SECTION 3: HOW TO ACCEPT THE OFFER
1. How to take up all or part of your Entitlement
To subscribe for New Shares offered to you, please complete the accompanying Entitlement and Acceptance Form according to the instructions on the form for all, or that part of your Entitlement you wish to subscribe for.
If you only wish to accept part of your Entitlement, fill in the number of Shares you wish to accept in the space provided on the Entitlement and Acceptance Form and make payment for the appropriate application monies (at $0.002 per New Share subscribed) as indicated in paragraph 5 below.
If you do not wish to accept all or part of your Entitlement, you are not obliged to do anything.
Completed Entitlement and Acceptance Forms, together with a cheque or bank draft in payment for all New Shares you wish to subscribe for, must be sent to IRG’s registered office (Suite 2003, 109 Pitt Street, Sydney NSW 2000) in the reply paid envelope so that they reach the Company by no later than 5.00pm Sydney time on 15 August 2012.
Acceptances will not be valid if they are received after the Closing Date.
2. How to apply for Shortfall Shares
If you wish to accept your Entitlement in full and apply for Shortfall Shares complete the Entitlement and Acceptance Form and also fill in the number of Shortfall Shares you wish to apply for in the space provided on the Entitlement and Acceptance Form. You must make payment for the appropriate application monies (at $0.002 per New Share subscribed) as provided in paragraph 5 below.
Shortfall Shares will only be issued if the Offer is undersubscribed and will only be issued to the extent necessary to make up any Shortfall in subscriptions. If IRG receives applications for Shortfall Shares that would result in the Offer being oversubscribed then the Company will not accept such oversubscriptions and will reject applications at its absolute discretion.
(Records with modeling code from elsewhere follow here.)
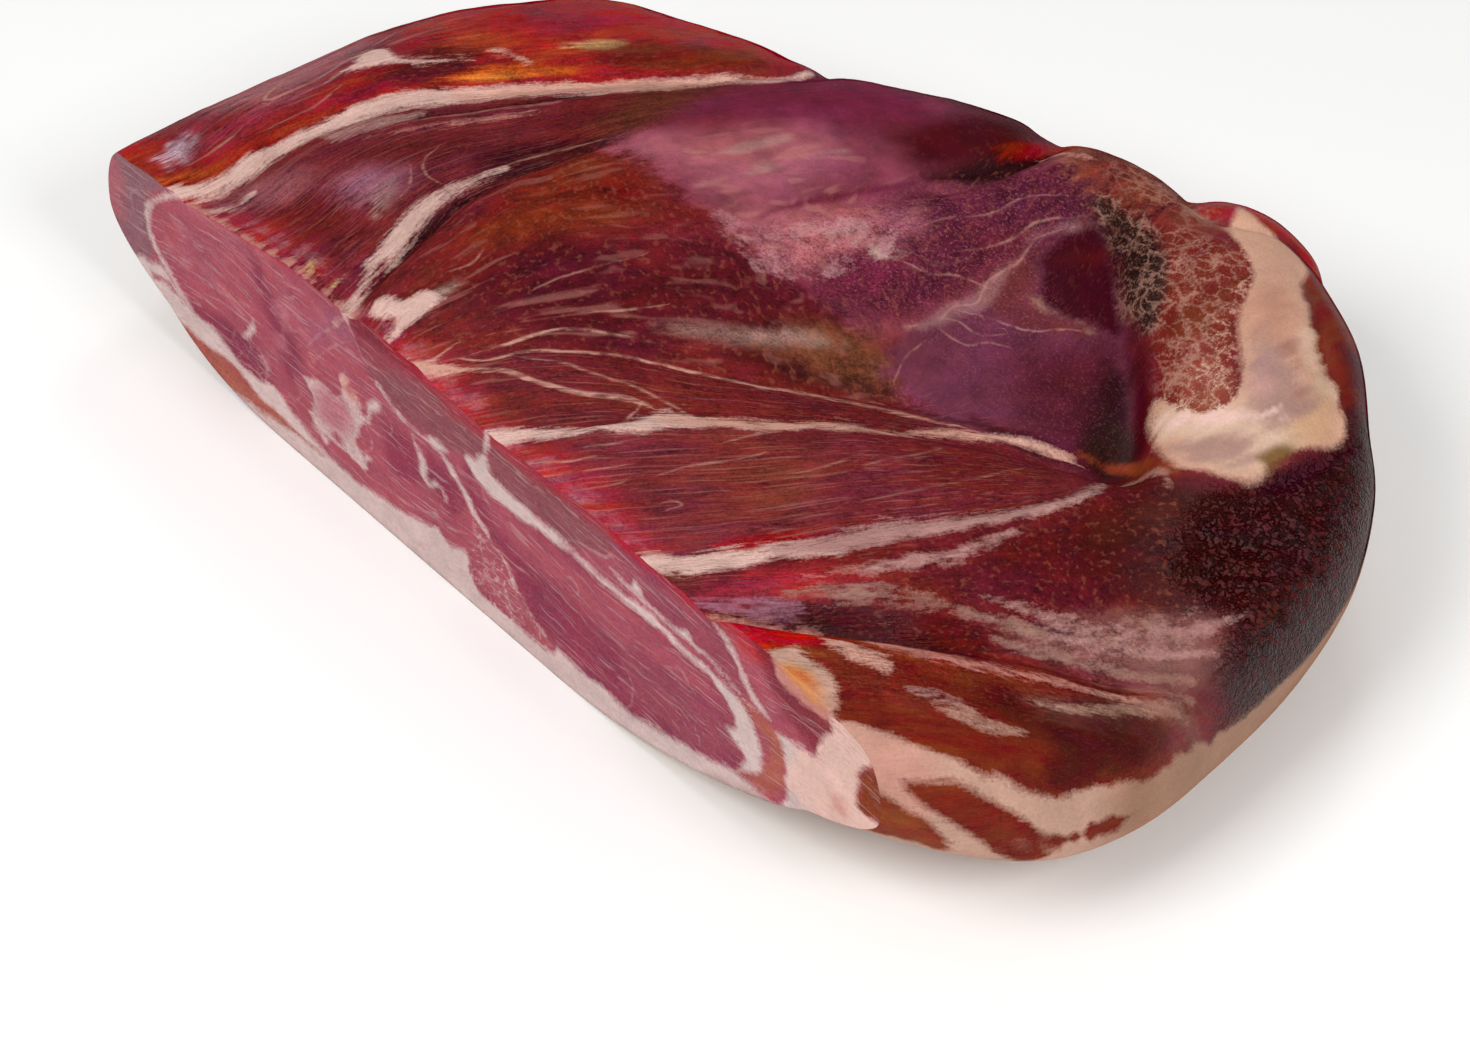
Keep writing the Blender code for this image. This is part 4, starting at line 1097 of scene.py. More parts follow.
# The fat: the rim, the membranes and the patches within the muscles
CUT_FAT: Shapes = (
    patch(F, Tone.CUT_FAT, (-12, 16), (10, 24), (17, 27), (24, 23), (30, 20), (38, 19.5), (43, 17), (50, 14),
        (57.5, 13.5), (62, 15.5), (67, 15), (73, 12.5), (83.5, 9), (94, 8), (100.5, 8), (108, 10),
        (119, 11.5), (126, 14), (133, 16), (137, 13), (145, 16.5), (147, 7), (156, 6.5), (170, 6),
        (178, 7.5), (179, 10), (190, 9.5), (196, 11), (204, 9), (213, 10), (221, 12.5), (231, 16), (240, 19),
        (246, 21), (254, 20), (262, 24), (262, 40), (259, 46), (268, 47), (272, 49), (274, 56), (277, 62),
        (280, 72), (310, 70), (310, -10), (-12, -10), feather=1, ragged=0.7),
    band(F, Tone.CUT_FAT, (38, 66, 1.2), (33, 61, 1.2), (27.5, 56.5, 1), (21, 51.5, 1), (14.5, 45, 1.1),
        (12, 38.5, 1.1), (13.5, 32, 1.2), (18, 27.5, 1.3), (24, 23.5, 1.2), (30, 20, 1), ragged=0.4),
    patch(F, Tone.CUT_FAT, (78.5, 30), (81, 32), (85, 32.5), (89, 33), (94, 36), (95, 41), (97, 42.5),
        (98, 39), (102, 39), (103.5, 35), (103, 31), (101, 27), (100.5, 22), (107.5, 22.5), (106, 17.5),
        (102, 15), (96, 17), (92, 19), (90, 16), (86, 14), (82, 14.5), (80, 17), (82, 21), (82, 25),
        feather=1, ragged=2, strength=0.8),
    patch(FT, Tone.CUT_PINK, (84, 20), (93, 20), (99, 26), (96, 34), (86, 31), feather=4, strength=0.9),
    patch(FT, Tone.WARM_CREAM, (96, 36), (102, 36), (103, 42), (97, 42), feather=2),
    stroke(F, Tone.CUT_FAT, 1.4, (105.5, 33), (107, 38), (110, 42), (112, 44), ragged=1),
    stroke(F, Tone.CUT_PINK, 1.2, (68, 45), (72, 48), (76, 45), ragged=1.5, strength=0.5),
    stroke(F, Tone.CUT_FAT, 1, (59.5, 36), (57.5, 31), (54, 26.5), (51, 23), ragged=0.6),
    band(F, Tone.CUT_FAT, (124.5, 42, 0.5), (126.5, 38.5, 1.1), (128.5, 35, 1.2), (128.5, 31, 1.1),
        (130.5, 29.5, 0.8), (134, 32, 0.6), (136.5, 31, 0.5), (137, 28.5, 0.2), ragged=0.5),
    band(F, Tone.CUT_FAT, (110.5, 48.5, 0.4), (116, 46.5, 0.6), (121, 45, 0.7), (128, 44.5, 0.8),
        (134, 44.5, 1.4), (139, 42, 0.8), (143, 37.5, 0.8), (147, 33, 1.1), (152, 29.5, 1),
        (158.5, 25.5, 0.8), (164.5, 19, 0.8), (170.5, 12.5, 0.8), (174, 10.5, 1)),
    patch(F, Tone.CUT_FAT, (131, 47), (135, 48), (139, 46), (136, 43.5), (132, 43.5), ragged=1),
    patch(F, Tone.CUT_FAT, (146, 50), (150, 52.5), (153.5, 57), (155, 57), (156, 53), (160, 51), (170, 50),
        (184, 49.5), (196, 48.5), (196, 46.5), (182, 47), (170, 45), (160, 45), (152, 45.5), (147, 48)),
    stroke(F, Tone.CUT_FAT, 1, (156.5, 67), (155.5, 62), (154.5, 57), ragged=0.5),
    stroke(F, Tone.CUT_FAT, 1.3, (190, 47.5), (200, 47.5), (215, 48), (226, 47), (235, 46.5), (242, 44)),
    patch(F, Tone.CUT_FAT, (236, 47), (246, 46), (252, 41), (254.5, 34), (253, 27), (249, 22.5), (245, 20.5),
        (248, 26.5), (247.5, 29), (241, 33), (244.5, 35), (244.5, 39), (241, 42.5), (236, 45), ragged=0.5),
    stroke(F, Tone.CUT_FAT, 1.2, (235, 66), (242, 61.5), (247, 56), (252, 50.5), (257, 48), ragged=0.5),
    band(F, Tone.CUT_FAT, (201, 53.5, 0.3), (209, 52, 0.5), (221.5, 51.5, 0.6), (228, 52, 0.8),
        (240, 50, 0.5), (247.5, 48, 0.4), (252, 46, 0.3), ragged=0.3),
    patch(F, Tone.CUT_FAT, (208, 53), (209, 56.5), (211, 56), (213, 52.5), ragged=0.7),
    patch(F, Tone.CUT_FAT, (225, 52), (228, 54.5), (231, 52), ragged=0.5),
    stroke(B, None, 1.7, (249, 46), (254, 45.5), (258, 43), (259.5, 38.5), (259, 31), (256, 25.5),
        (250.5, 22), (246, 21), ragged=0.4),
    stroke(T, Tone.CUT_BROWN, 3, (249, 46), (258, 43), (259.5, 38.5), (256, 25.5), (246, 21)),
    patch(B, None, (22, 10.5), (35, 10.5), (48, 11), (55.5, 8.5), (67, 7.5), (84.5, 6.5), (69.5, 5),
        (56.5, 3), (38, 2.5), (25.5, 4.5), ragged=0.8),
    patch(T, Tone.CUT_BROWN, (20, 12), (35, 12), (60, 10), (88, 7), (60, 1), (20, 1)),
    stroke(B, None, 0.8, (13, 20.5), (19, 22), (26, 20), ragged=0.6),
    patch(B, None, (286, 54), (288, 45), (300, 42), (304, 60), (292, 62), feather=2, ragged=1.6),
    patch(FT, Tone.CREAM, (262, 30), (300, 30), (300, 66), (272, 66), (266, 46), feather=3),
    patch(FT, Tone.PINK_FAT, (278, 36), (283, 37), (282, 42), (278, 41), feather=2, strength=0.6),
    stroke(FT, Tone.GREY_FAT, 2.5, (236, 11), (250, 16), (262, 20), feather=3, strength=0.8),
    patch(F, Tone.PINK_FAT, (258, 69), (259, 64), (266, 62.5), (275, 62), (278, 68), (278, 80), (258, 80),
        feather=1),
    patch(FT, Tone.APRICOT, (260, 72), (263, 67), (268, 65.5), (273, 66), (275, 72), feather=1.5),
    stroke(F, Tone.WARM_CREAM, 1.2, (100, 63), (97, 60), (95, 58), ragged=1.5),
    stroke(F, Tone.CREAM, 1.2, (101, 72), (100.5, 66), (101.5, 60), ragged=0.6),
)

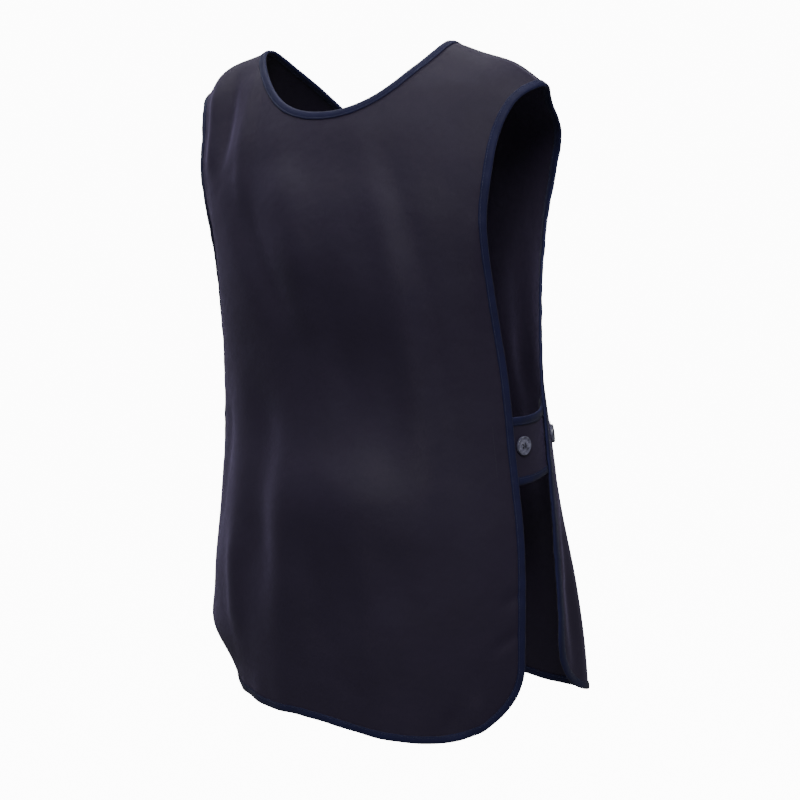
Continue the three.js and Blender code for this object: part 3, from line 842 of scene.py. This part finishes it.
def edit_faces(item, chosen):
    """Selects the faces that chosen says yes to, and stays in edit mode"""
    activate(item)
    for polygon in item.data.polygons:
        polygon.select = chosen(polygon)
    for part in [*item.data.edges, *item.data.vertices]:
        part.select = False
    for polygon in item.data.polygons:
        if polygon.select:
            for index in polygon.vertices:
                item.data.vertices[index].select = True
    bpy.ops.object.mode_set(mode="EDIT")
    bpy.context.tool_settings.mesh_select_mode = (False, False, True)


deselect_all()
bpy.ops.mesh.primitive_cylinder_add(vertices=64, radius=BUTTON_RADIUS, depth=BUTTON_THICKNESS,
                                    location=(0, 0, BUTTON_THICKNESS / 2))
bpy.ops.object.transform_apply(location=True)
button = bpy.context.object
button.name = "button"
edit_faces(button, lambda face: face.normal.z > 0.9)
bpy.ops.mesh.inset(thickness=RIM_WIDTH * 0.6)
bpy.ops.mesh.inset(thickness=RIM_WIDTH * 0.6)
bpy.ops.transform.translate(value=(0, 0, -BUTTON_DISH))
bpy.ops.mesh.inset(thickness=RIM_WIDTH * 0.3)
bpy.ops.object.mode_set(mode="OBJECT")
rounding = button.modifiers.new("rounding", "BEVEL")
rounding.width = ROUNDING
rounding.segments = 4
rounding.limit_method = "ANGLE"
rounding.angle_limit = math.radians(30)
apply_all(button)
print("button body:", len(button.data.polygons), "faces")

# %% Its holes
drills = []
reach = HOLE_SPACING / math.sqrt(2)
for quarter in range(4):
    angle = (quarter + 0.5) * math.pi / 2
    deselect_all()
    bpy.ops.mesh.primitive_cylinder_add(
        vertices=24, radius=HOLE_RADIUS, depth=4 * BUTTON_THICKNESS,
        location=(reach * math.cos(angle), reach * math.sin(angle), 0))
    drills.append(bpy.context.object)
for drill in drills:
    cut = button.modifiers.new("hole", "BOOLEAN")
    cut.operation = "DIFFERENCE"
    cut.solver = "EXACT"
    cut.object = drill
apply_all(button)
for drill in drills:
    bpy.data.objects.remove(drill)
activate(button)
bpy.ops.object.shade_smooth_by_angle(angle=math.radians(35))
print("button with holes:", len(button.data.polygons), "faces")

# %% [markdown]
# Thread holds a button through its holes. Two loops go down one hole and up the next, and a ring of a torus,
# drawn out in height, is just such a loop: its upper arch shows in the dish and the rest is hidden.

# %% Thread loops
THREAD_RADIUS = 0.00042
THREAD_SUNK = 0.0002

deselect_all()
loops = []
for side in (-1, 1):
    bpy.ops.mesh.primitive_torus_add(
        major_segments=32, minor_segments=8, major_radius=HOLE_SPACING / 2, minor_radius=THREAD_RADIUS,
        location=(0, side * HOLE_SPACING / 2, BUTTON_THICKNESS / 2 - THREAD_SUNK), rotation=(math.pi / 2, 0, 0))
    loops.append(bpy.context.object)
deselect_all()
for loop in loops:
    loop.select_set(True)
bpy.context.view_layer.objects.active = loops[0]
bpy.ops.object.join()
thread = bpy.context.object
thread.name = "button_thread"
bpy.ops.object.transform_apply(location=True, rotation=True)
thread.data.shade_smooth()
print("thread:", len(thread.data.polygons), "faces")

# %% [markdown]
# Each tab has a spare button beside the back panel, and one nearer its front end that is fastened through the
# front panel. The button lies flat at the origin, so one matrix turns it to face as the cloth does and lifts
# it onto the cloth. The mesh itself is moved, and the object stays at the origin.

# %% Buttons in their places
SPARE_BUTTON_OFFSET = 0.013
SPARE_BUTTON_RISE = 0.005
FRONT_BUTTON_OFFSET = 0.02


def seat(surface, place):
    """The turn and shift that lay something on a cloth surface, at one place"""
    across, along = np.array([place[0]]), np.array([place[1]])
    at, out = Vector(surface(across, along)[0]), Vector(facing(surface, across, along)[0])
    turn = Vector((0, 0, 1)).rotation_difference(out).to_matrix().to_4x4()
    return Matrix.Translation(at + out * (CLOTH / 2 + SEWN_GAP)) @ turn


def placed_copy(item, name, matrix):
    mesh = item.data.copy()
    mesh.transform(matrix)
    return new_piece(name, mesh)


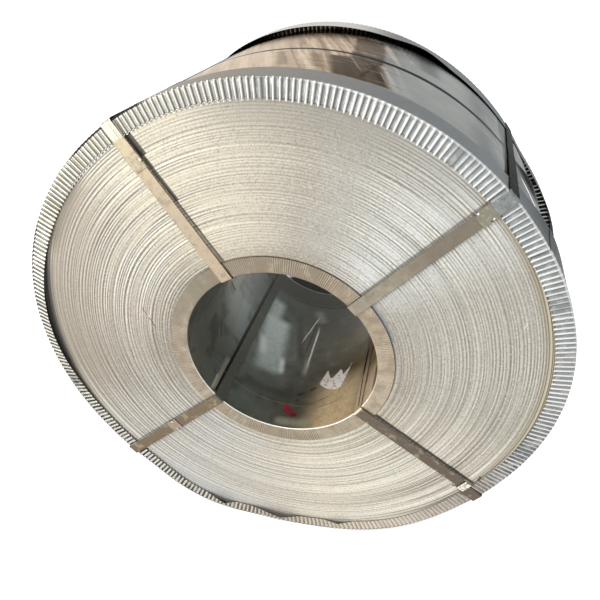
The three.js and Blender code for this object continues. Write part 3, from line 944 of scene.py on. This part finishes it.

The Directors reserve the right to reject any application for Shortfall Shares or to allot a lesser number of Shortfall Shares than applied for. Application monies received but not applied towards subscriptions for Shortfall Shares will be refunded as soon as practicable. No interest will be paid on application monies held and returned. Furthermore, IRG will not issue Shortfall Shares where to do so would result in a breach of the Corporations Act or the Listing Rules.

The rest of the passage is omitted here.